The AMD64 architecture requires support of the x87 floating-point instruction subset including the floating-point conditional moves and the FCOMI(P) and FUCOMI(P) instructions. On compliant processor implementations both the FPU and the CMOV feature flags are set. These are indicated by EDX[FPU] (bit 0) and EDX[CMOV] (bit 15) respectively returned by CPUID Fn0000_0001 or CPUID Fn8000_0001.

The x87 instructions can be used in legacy mode or long mode. Their use in long mode is available if the following feature bit is set:

• Long Mode, as indicated by CPUID Fn8000_0001_EDX[LM] = 1.

(which just means "you can use them in long mode if the CPU supports long mode") and, according to section 8.1.1 "x87 FPU in 64-Bit Mode and Compatibility Mode"° of Intel® 64 and IA-32 Architectures Software Developer’s Manual Volume 1: Basic Architecture:

In compatibility mode and 64-bit mode, x87 FPU instructions function like they do in protected mode.
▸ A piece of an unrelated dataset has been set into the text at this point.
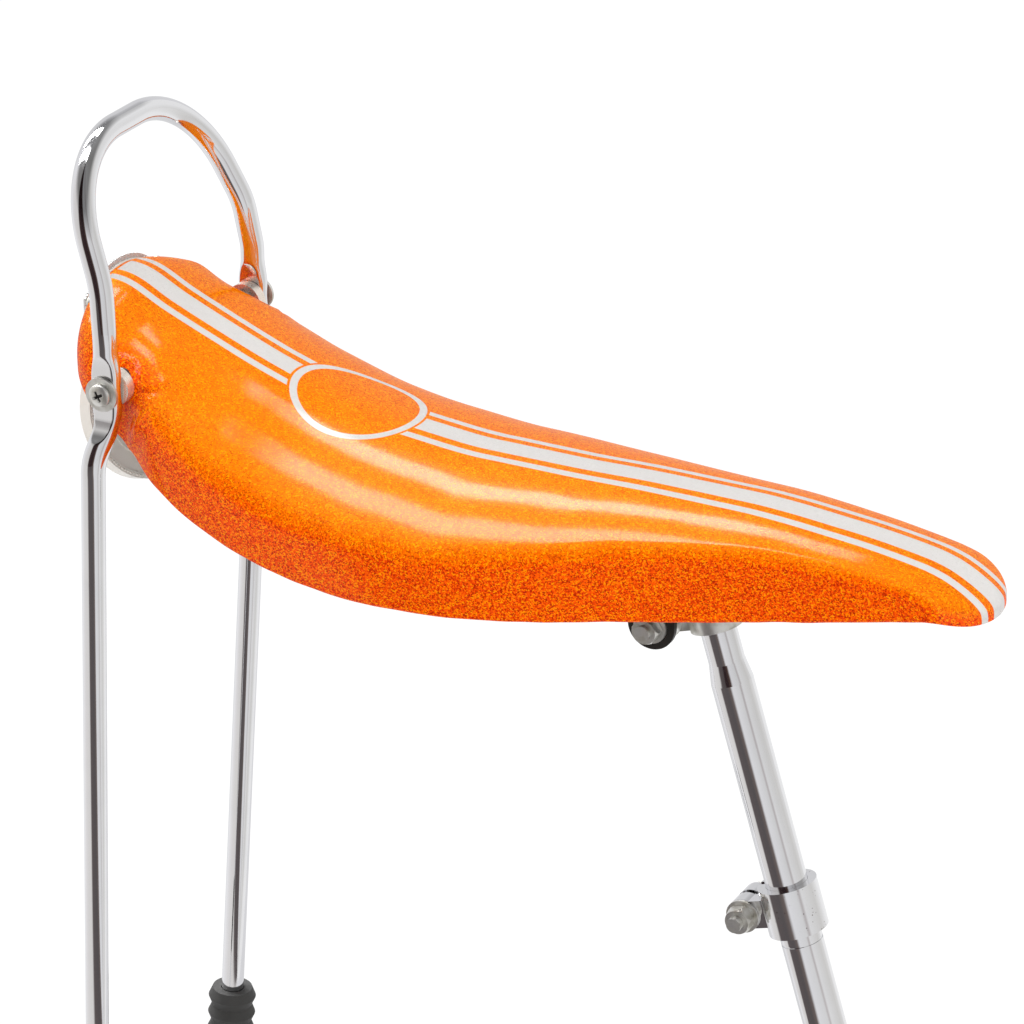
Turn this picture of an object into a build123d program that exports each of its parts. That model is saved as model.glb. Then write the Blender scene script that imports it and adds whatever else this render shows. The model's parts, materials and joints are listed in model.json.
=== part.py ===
from build123d import *
import math
import os

# A banana bicycle seat with its hooped backrest bar and seat post.
# Frame: +X to the nose, +Y to the rider's left, +Z up, in millimetres.
# The origin is on the post's axis, halfway up the stretch that goes into a bicycle frame.
# Seat sizes are measured from the clamp bolt: forward of it, and above it.

# seat post
POST_LEAN = 17.0
POST_RADIUS = 11.1
POST_WALL = 1.6
SHAFT_LENGTH = 120.0
SHAFT_CHAMFER = 1.0
GROOVE_WIDTH = 1.2
GROOVE_DEPTH = 0.4
NECK_RADIUS = 9.4
NECK_BELOW_CLAMP = 40.0
NECK_TAPER = 11.0
NECK_TOP_OVER_CLAMP = 11.5

# saddle clamp on the neck
CLAMP_HEIGHT = 246.0
BOLT_BACK = 26.0
BOLT_RADIUS = 4.0
BAND_WALL = 4.5
BAND_HEIGHT = 20.0
LUG_THICKNESS = 6.5
LUG_GAP = 2.4
LUG_RADIUS = 11.0
LUG_WEB_HEIGHT = 17.6
CUP_RADIUS = 12.0
CUP_THICKNESS = 8.5
CUP_TEETH = 24
CUP_TOOTH_DEPTH = 0.8
CUP_TOOTH_WIDTH = 1.1

# bracket under the seat
EAR_RADIUS = 13.0
EAR_THICKNESS = 3.0
BRACKET_BACK = 34.0
BRACKET_FRONT = 13.0
BRACKET_HALF_WIDTH = 32.0

# hexagon nuts and washers
NUT_ACROSS_FLATS = 13.0
NUT_HEIGHT = 7.0
NUT_CROWN_WIDE = 9.75
NUT_CROWN_NARROW = 6.1
NUT_CROWN_HEIGHT = 9.1
BOLT_HEAD_HEIGHT = 5.6
THREAD_SHOWS = 2.0
WASHER_RADIUS = 9.0
WASHER_THICKNESS = 1.5

# collar of the seat tube
COLLAR_HEIGHT = 80.0
COLLAR_LENGTH = 26.0
COLLAR_WALL = 4.6
COLLAR_LUG_BACK = 24.0
COLLAR_LUG_RADIUS = 9.0
COLLAR_LUG_THICKNESS = 9.0
COLLAR_WEB_HEIGHT = 15.3
COLLAR_SLIT = 3.0
COLLAR_BOLT_RADIUS = 4.0
COLLAR_HEAD_RADIUS = 7.2
COLLAR_HEAD_HEIGHT = 4.9
COLLAR_THREAD_SHOWS = 4.0

# seat shell, from the clamp bolt
SEAT_TAIL = -322.0
SEAT_NOSE = 177.0
SEAT_LOW_POINT = -127.5
SEAT_LOW_HEIGHT = 9.8
BELLY_TAIL_RISE = 88.3
BELLY_NOSE_RISE = 36.5
LIP_START = 150.0
LIP_END_UP = 34.0
LIP_RISE = 5.0
VINYL_EDGE = 4.5
PAN_WALL = 1.5
PAN_DEPTH = 13.5
PAN_TAIL_INSET = 10.0
PAN_NOSE_INSET = 19.0
PAN_OUTLINE_STEPS = 12
BELLY_OVERRUN_ANGLE = 5.0

# seat stations: place forward of the bolt, top height, half width, crown angle, shoulder radius
SEAT_STATIONS = [
    (-328.0, 136.5, 63.0, 25.0, 27.0),
    (-308.0, 131.0, 63.0, 25.0, 27.0),
    (-284.0, 119.3, 64.0, 25.0, 25.0),
    (-257.0, 108.0, 76.0, 31.0, 23.0),
    (-222.0, 94.4, 82.5, 35.6, 21.0),
    (-182.0, 82.2, 85.0, 35.4, 19.5),
    (-142.0, 75.9, 85.5, 34.4, 18.0),
    (-97.0, 72.3, 83.5, 33.3, 16.3),
    (-52.0, 72.2, 73.0, 31.7, 14.6),
    (-2.0, 73.0, 57.0, 29.7, 12.8),
    (48.0, 72.6, 45.0, 26.0, 10.9),
    (98.0, 69.0, 37.0, 22.0, 8.6),
    (143.0, 62.6, 33.3, 22.2, 6.4),
    (178.0, 50.0, 35.0, 22.4, 5.4),
]
FORWARD, TOP, HALF_WIDTH, CROWN_ANGLE, SHOULDER = range(5)
TAIL_ROUND = 25.0
NOSE_ROUND = 26.0
TAIL_MIDDLE = 0.66
NOSE_MIDDLE = 0.4
SHOULDER_LIMIT = 0.6
SIDE_TUCK = 0.08
SECTION_BELOW_EDGE = 20.0
SEAT_END_CAP = 1.2
SEAT_SECTION_COUNT = 22

# side bolts that carry the backrest bar, from the clamp bolt
SIDE_BOLT_BACK = -283.5
SIDE_BOLT_OVER_EDGE = 31.7
SIDE_BOLT_OUT = 74.4
SIDE_SCREW_RADIUS = 3.9
SIDE_HEAD_RADIUS = 6.0
SIDE_HEAD_HEIGHT = 3.2
SIDE_WASHER_RADIUS = 9.2
SIDE_WASHER_THICKNESS = 1.6
SIDE_DISC_RADIUS = 10.0
SIDE_BOSS_RADIUS = 7.0
SIDE_BOSS_IN = 48.0
SIDE_BOSS_REACH = 60.5
SIDE_DISC_STAND = 3.5
SCREW_GRIP = 6.0
FOOT_LENGTH = 18.0
FOOT_THICKNESS = 3.0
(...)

Memory operands are specified using the ModR/M, SIB encoding that is described in Section 3.7.5, “Specifying an Offset.”

So, yes, x87 instructions are available in 64-bit mode. The stack is separate from everything except for the MMX registers, just as is the case in 32-bit x86. Guy Harris (talk) 01:03, 26 September 2018 (UTC)[reply]